# [Given request]
Gather all lines in the entries that include the word "starting".
━━ Provided information ━━
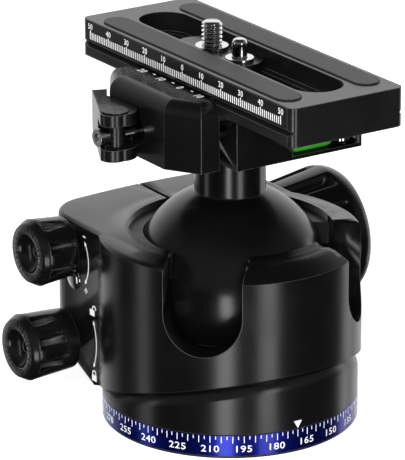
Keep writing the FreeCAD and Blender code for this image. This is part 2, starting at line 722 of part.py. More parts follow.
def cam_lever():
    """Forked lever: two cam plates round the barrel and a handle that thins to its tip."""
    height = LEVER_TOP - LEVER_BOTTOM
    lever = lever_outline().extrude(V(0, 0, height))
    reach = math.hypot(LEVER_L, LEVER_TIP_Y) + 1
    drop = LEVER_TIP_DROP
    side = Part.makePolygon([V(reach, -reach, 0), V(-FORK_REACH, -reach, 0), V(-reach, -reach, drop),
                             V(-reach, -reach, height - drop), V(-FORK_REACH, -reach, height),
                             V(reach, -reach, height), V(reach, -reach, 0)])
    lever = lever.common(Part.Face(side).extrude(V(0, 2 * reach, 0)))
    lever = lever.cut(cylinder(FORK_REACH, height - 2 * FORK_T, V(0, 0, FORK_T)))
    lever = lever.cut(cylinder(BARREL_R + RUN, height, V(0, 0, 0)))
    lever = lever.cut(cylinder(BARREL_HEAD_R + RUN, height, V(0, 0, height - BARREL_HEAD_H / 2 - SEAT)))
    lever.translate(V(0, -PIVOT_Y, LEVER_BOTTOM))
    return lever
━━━
━━ Provided information ━━
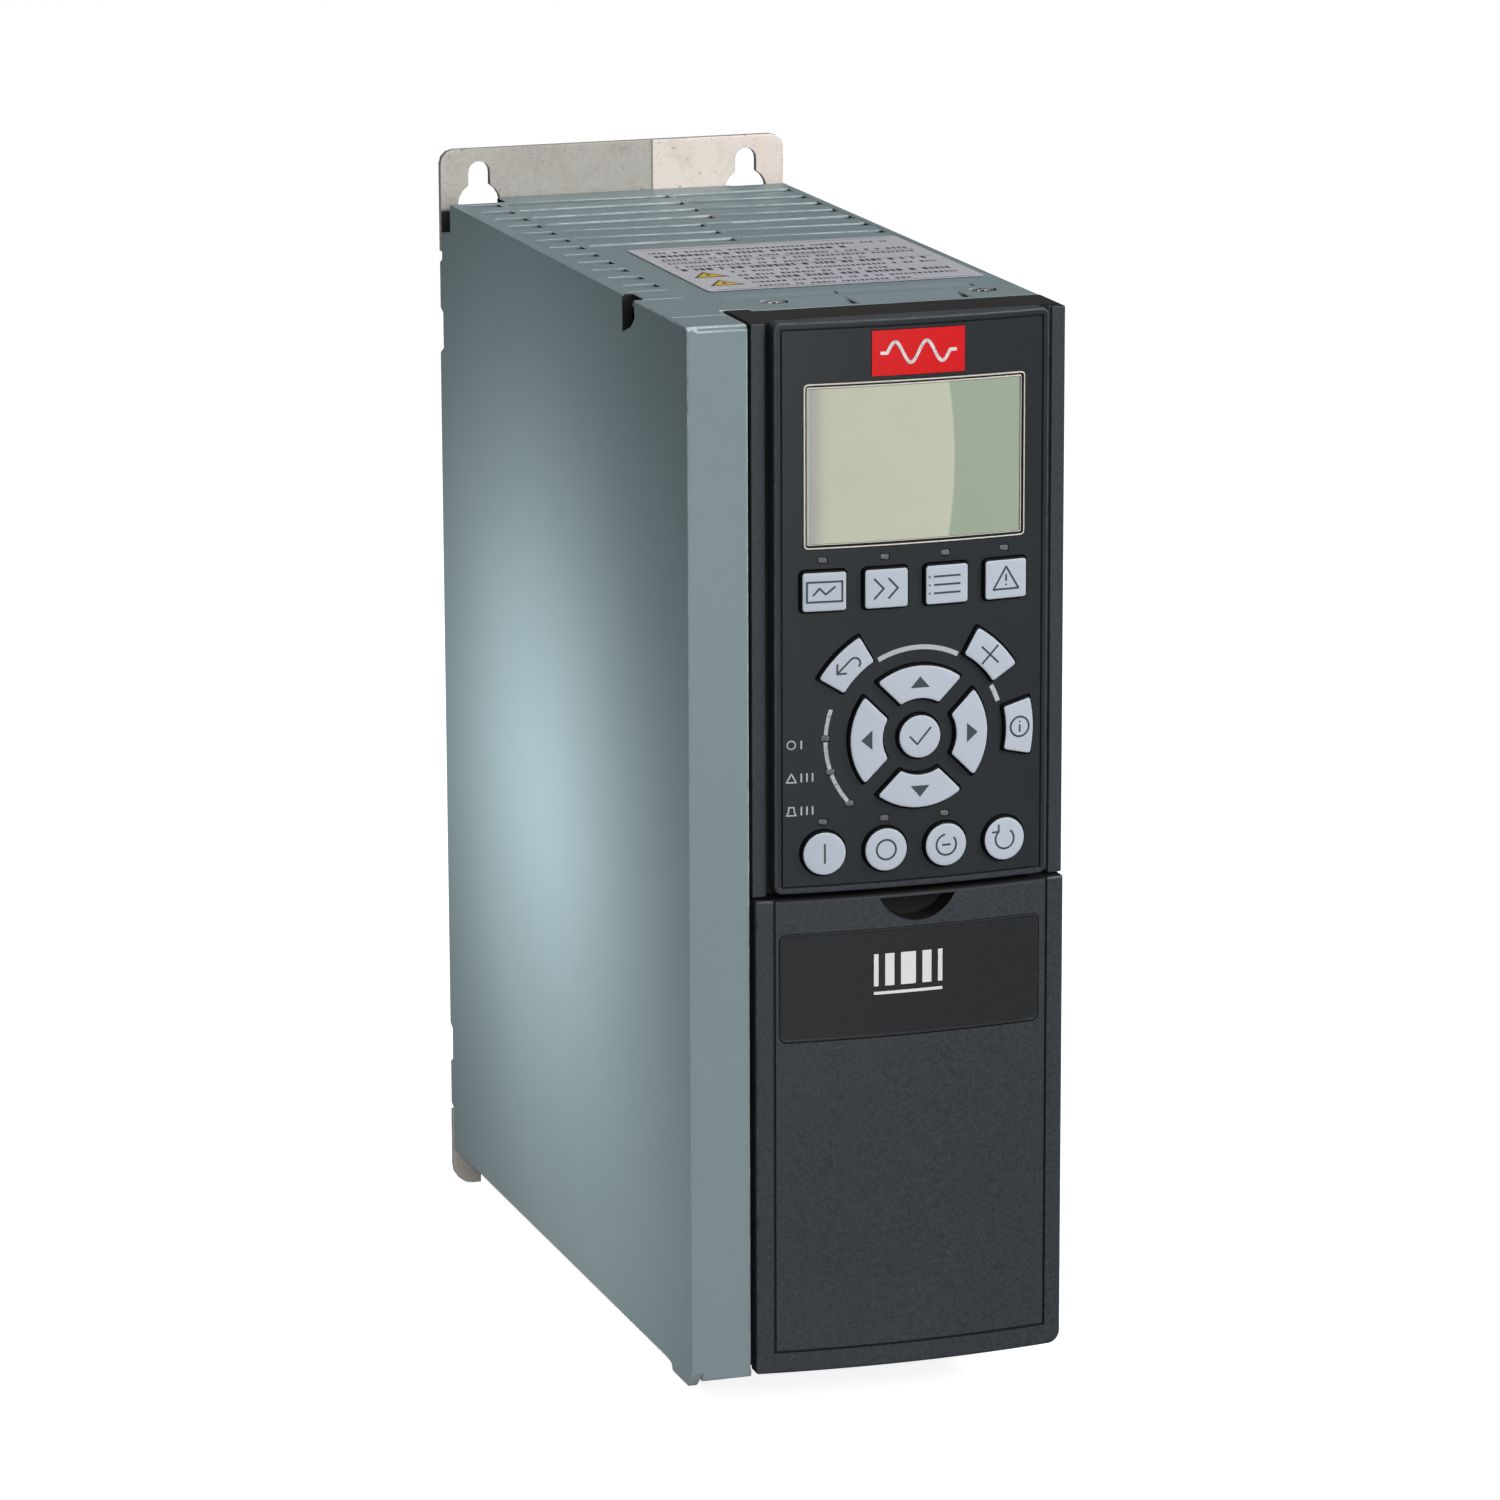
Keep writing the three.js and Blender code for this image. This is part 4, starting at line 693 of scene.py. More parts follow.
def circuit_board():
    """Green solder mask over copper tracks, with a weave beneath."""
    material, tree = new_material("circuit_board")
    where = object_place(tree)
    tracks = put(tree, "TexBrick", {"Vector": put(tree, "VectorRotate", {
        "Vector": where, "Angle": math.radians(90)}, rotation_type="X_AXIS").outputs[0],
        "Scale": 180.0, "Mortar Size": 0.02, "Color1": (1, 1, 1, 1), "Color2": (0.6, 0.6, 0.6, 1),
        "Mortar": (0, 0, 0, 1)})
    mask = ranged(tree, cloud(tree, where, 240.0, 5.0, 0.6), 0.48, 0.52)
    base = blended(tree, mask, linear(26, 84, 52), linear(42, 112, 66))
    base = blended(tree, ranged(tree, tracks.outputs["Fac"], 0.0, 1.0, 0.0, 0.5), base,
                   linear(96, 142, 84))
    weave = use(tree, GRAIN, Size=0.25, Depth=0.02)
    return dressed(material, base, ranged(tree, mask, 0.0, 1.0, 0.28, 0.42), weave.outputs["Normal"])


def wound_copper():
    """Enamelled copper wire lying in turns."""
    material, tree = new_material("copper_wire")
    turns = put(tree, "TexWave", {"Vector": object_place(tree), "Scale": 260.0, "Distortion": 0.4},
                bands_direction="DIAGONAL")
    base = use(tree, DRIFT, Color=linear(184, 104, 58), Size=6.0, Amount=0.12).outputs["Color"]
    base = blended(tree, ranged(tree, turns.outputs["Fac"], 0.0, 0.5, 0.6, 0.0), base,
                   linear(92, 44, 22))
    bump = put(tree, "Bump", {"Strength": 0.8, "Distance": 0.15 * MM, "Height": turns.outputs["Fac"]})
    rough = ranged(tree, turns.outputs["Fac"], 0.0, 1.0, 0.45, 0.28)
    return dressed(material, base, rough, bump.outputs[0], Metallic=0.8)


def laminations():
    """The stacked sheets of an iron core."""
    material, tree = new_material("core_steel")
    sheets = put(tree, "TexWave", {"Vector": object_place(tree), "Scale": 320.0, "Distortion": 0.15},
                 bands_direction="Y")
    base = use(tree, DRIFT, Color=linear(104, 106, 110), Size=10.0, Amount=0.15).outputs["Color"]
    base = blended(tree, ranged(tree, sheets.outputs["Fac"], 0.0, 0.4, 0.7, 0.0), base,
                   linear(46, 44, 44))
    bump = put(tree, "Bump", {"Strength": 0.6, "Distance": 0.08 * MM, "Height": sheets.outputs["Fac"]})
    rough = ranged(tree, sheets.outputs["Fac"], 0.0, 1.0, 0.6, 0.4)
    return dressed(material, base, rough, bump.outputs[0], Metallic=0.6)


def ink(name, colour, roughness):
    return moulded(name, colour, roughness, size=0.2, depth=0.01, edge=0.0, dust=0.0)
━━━
# [Problem solution]
Keep writing the FreeCAD and Blender code for this image. This is part 2, starting at line 722 of part.py. More parts follow.
Keep writing the three.js and Blender code for this image. This is part 4, starting at line 693 of scene.py. More parts follow.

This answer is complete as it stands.